Daf Yomi Gittin 71
One of the most popular smartphone games of all time is called Fruit Ninja. The aim of the game is to slice as many fruit as possible in a limited amount of time. In one version, you get a minute and a half; in another version, you have a mere sixty seconds to get as many fruit as you can.
But what’s the problem with fruit? Why should we slice and destroy the fruit? Why don’t we have candy ninja or cigarette ninja or even trans-fat ninja?
Mishnah: If a man became mute, and they asked him, ‘Shall we write a gett (bill of divorce) for your wife?’ and he nodded, we test him three times. If he responded ‘no’ for a ‘no’ and ‘yes’ for a ‘yes’ they may write the gett and give it to her.
In the academy of Rabbi Yishmael it was taught: We ask him summer questions during winter and winter questions during summer.
What are these? If you will say it refers to questions dealing with coats or linens, we should be concerned lest a chill gripped him or a fever gripped him.
Rather, we question him about fruit.
Rashi explains: Seasonal fruit that are not around at that time of year.
After 120 years on this Earth, after all the talking, shouting and screaming, we finally become mute and face the Heavenly court. When that happens, they will ask a number of questions. But the most important question of all will be about fruit. Not whether you’d like summer or winter fruits. The biggest question of the Heavenly tribunal will be: What are the fruits of your labour in this world?
Just like the fellow in our Mishnah, the question of fruit will be the test that determines the soundness of your judgment. What will they mean when they ask you about fruit? They are assessing the consequences of your performance on Earth. What are the long-term results of everything you did during your lifetime? Those are the fruits.
And it’s not just after 120. It’s the constant question you must ask yourself: How mentally competent am I? How focused am I on the fruits I am producing?
So what exactly are your fruits? How do you assess those?

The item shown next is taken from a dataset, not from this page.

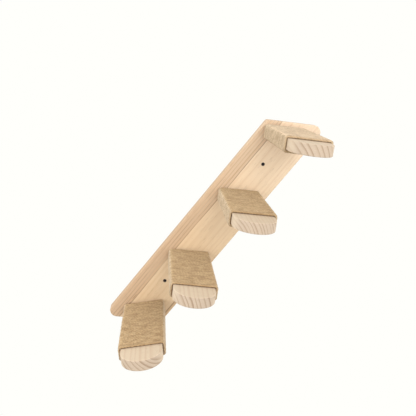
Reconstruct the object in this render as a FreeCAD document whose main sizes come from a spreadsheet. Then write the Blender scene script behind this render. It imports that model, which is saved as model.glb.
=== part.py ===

Look around. How spiritually inspired are your children? What spiritual institutions are you building or helping maintain? Whom are you spiritually impacting and influencing for the better? Throughout our lives we plant. These are your fruits.
And so that’s how you assess whether a certain pursuit in this world is worthwhile or not. What will be the fruits of your efforts? Is this endeavour worth investing in or not? When that is your litmus test, you find yourself no longer interested in chasing ‘trivial pursuits.’ You find yourself goal-orientated. Fruit-orientated.
Why are we slicing fruit? The point of the game is to ‘get’ as much fruit as possible in the limited amount of time you have. You only have eighty, ninety, a hundred years on this Earth; how much fruit will you score? And that’s not only the question they will ask you on High; it’s the question you need to ask yourself constantly. What are my pursuits and what fruit will they produce?
The story is told of a young man who, after learning in yeshiva for a gap-year, returns to America to go to college. One day, his Rebbe (yeshiva teacher) calls him to see how things are going.
‘What are you studying?’ the Rebbe inquires.
‘Tractate Berachos!’ he responds. ‘Well, I mean, at university I’m doing accounting, but what’s my ultimate focus? What do I live for? The Gemara shiur that I attend each evening after school!’
Your time in the game is limited. May you maximize the fruit you get!